I was having a convo w/ a friend the other night & she was talking about her man's trouble w/ differentiating between what has happened in other people's lives & what can happen in his. This is a VERY common issue w/ today's young man. I've seen it for myself, I've heard it from male friends, & I've heard stories about the very same thing. It troubles me because this inability or unwillingness to apply a case-by-case basis of evaluation to your circumstances affects not only you and your well-being, but also that of those around you (friends, family, significant others, etc.)
Let me give another disclaimer before I get too deep. I am not suggesting that the men who do this do it all the time, unfortunately it's often only applied to social situations. Also, I am not suggesting that only men do this. Many women do too, but it's not usually the men who get hurt as a consequence of a woman over-generalizing. Ok, back to it.
Example time: let's say there's a couple who have been in a relationship for a long time. Things are getting serious. They've started talking about marriage, heavily. Suddenly, he gets distant. Not due to commitment phobia, but to an over-generalization. All he sees around him are dysfunctional marriages that may suffer from infidelity, bickering, jealousy, loss of "the spark", or any number of other factors. This might make anyone a little skittish. As such, the man in the relationship gets distant, nonchalant, less talkative, not himself. Of course, he doesn't initially share this apprehension with his lady, but something I've noticed with today's young man is that this is pretty much paralyzing for them. They think that because this is what they've seen woth others, their friends, their family, or whomever, that this is what their marriage will be like.
We've always heard that men are the simpler sex, & I think, to some degree, that's true. In this case, that idea applies in that the man in this relationship has over-simplified circumstances in his life. He has made his life a bit too black and white. Life is grey, ladies & gents. You can't apply the same idea to a different situation if the people, circumstances, time, & thought processes are all different! I get the fear. It's valid, but you're selling yourself & your significant other INCREDIBLY short. If you want things to be different, do everything in your power to make it so. Don't let someone else's circumstances dictate your own.
Young man of today, focus on your own relationship. If there's something you want with your significant other, do it. Go after it. Don't let what your buddies do or say phase you or make you timid.

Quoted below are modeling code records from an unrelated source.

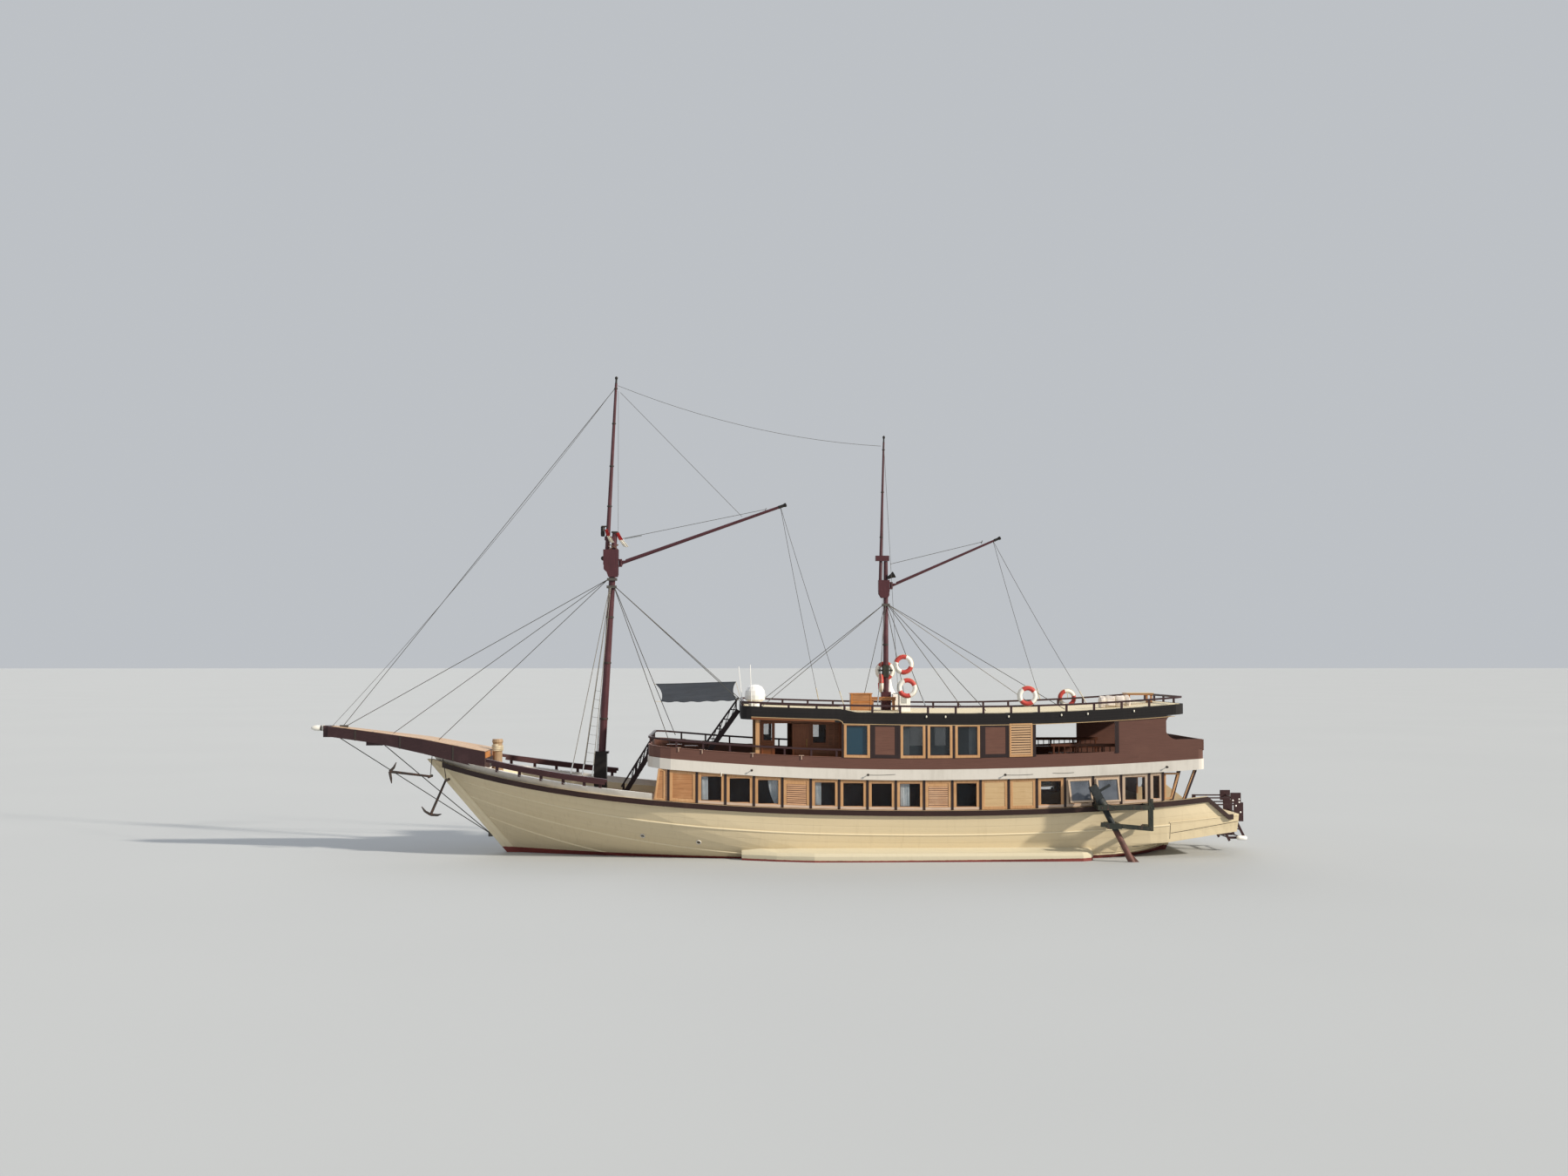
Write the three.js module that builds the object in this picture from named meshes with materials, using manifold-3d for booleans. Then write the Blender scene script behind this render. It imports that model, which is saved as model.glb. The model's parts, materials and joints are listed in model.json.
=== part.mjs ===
// A two-masted wooden liveaboard dive boat of the motor-sailer type, afloat with bare masts.
// Millimetres. +X points to the bow, +Y to port and +Z up, from the waterline amidships.
import * as THREE from "three";
import { mergeVertices } from "three/addons/utils/BufferGeometryUtils.js";
import Module from "manifold-3d";

const wasm = await Module();
wasm.setup();

// The gap between two faces that touch.
const SEAT = 0.3;

// Hull form. The stem and the sternpost are straight lines above the forefoot.
const STEM_AT_WATER_X = 12570;
const STEM_RAKE = 0.864;
const FOREFOOT_START_Z = -700;
const FOREFOOT_BEND = 0.00077;
const STERNPOST_AT_WATER_X = -13050;
const STERNPOST_RAKE = 0.48;
const TRANSOM_X = -15400;
const DRAUGHT = 2150;
const HALF_SIDING = 120;
const HALF_BEAM_AT_WATER = 2950;
const HALF_BEAM_AT_DECK = 3450;
const HALF_BEAM_AT_TRANSOM = 2700;
const SHEER_LOW_X = -4000;
const SHEER_LOW_Z = 1860;
const STERN_STEP_TOP_X = -14100;
const STERN_STEP_FOOT_X = -14950;
const STERN_SHELF_Z = 1640;
const COUNTER_START_X = -12500;
const QUARTER_START_X = -11500;

// Decks inside the hull.
const PLANK_SIDE = 240;
const CABIN_SOLE_Z = 1000;
const CABIN_AFT_X = -12250;
const CABIN_FWD_X = 6600;
const AFT_DECK_Z = 1550;
const FOREDECK_DROP = 250;
const SALOON_DOORWAY = { half: 450, head: 2950 };

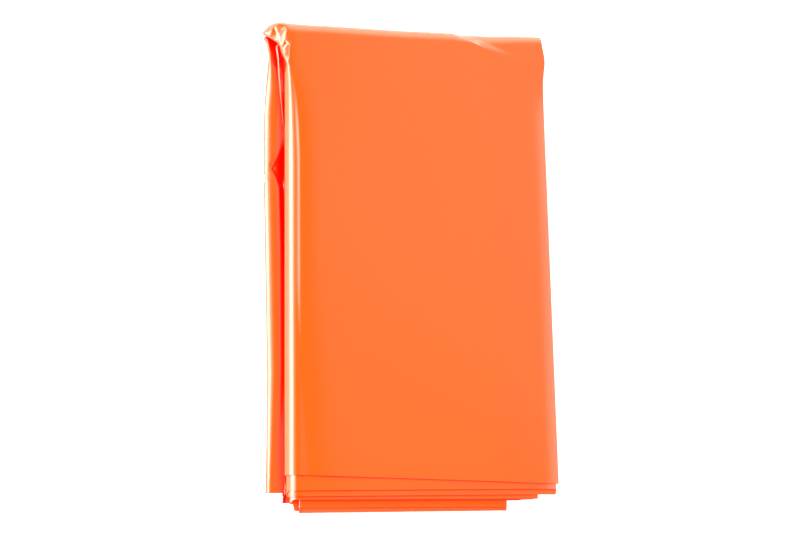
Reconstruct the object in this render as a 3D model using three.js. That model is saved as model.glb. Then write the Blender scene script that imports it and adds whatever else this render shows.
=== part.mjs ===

From what I've seen, this affects you guys not only in your relationship, but it also starts to trickle down into other aspects of your life. Pretty soon, you'll find yourself biologically intertwined with your sofa & it takes a natural disaster to unstick your ass from the couch for reasons you don't understand (that paralysis thing I was talking about) OR you go out & act a damn fool out galavanting & doing things you know you have no business doing, as an act of rebellion (also a form of paralysis, emotional, that is). Don't do this to yourself, gentlemen, but more importantly, do that to your lady.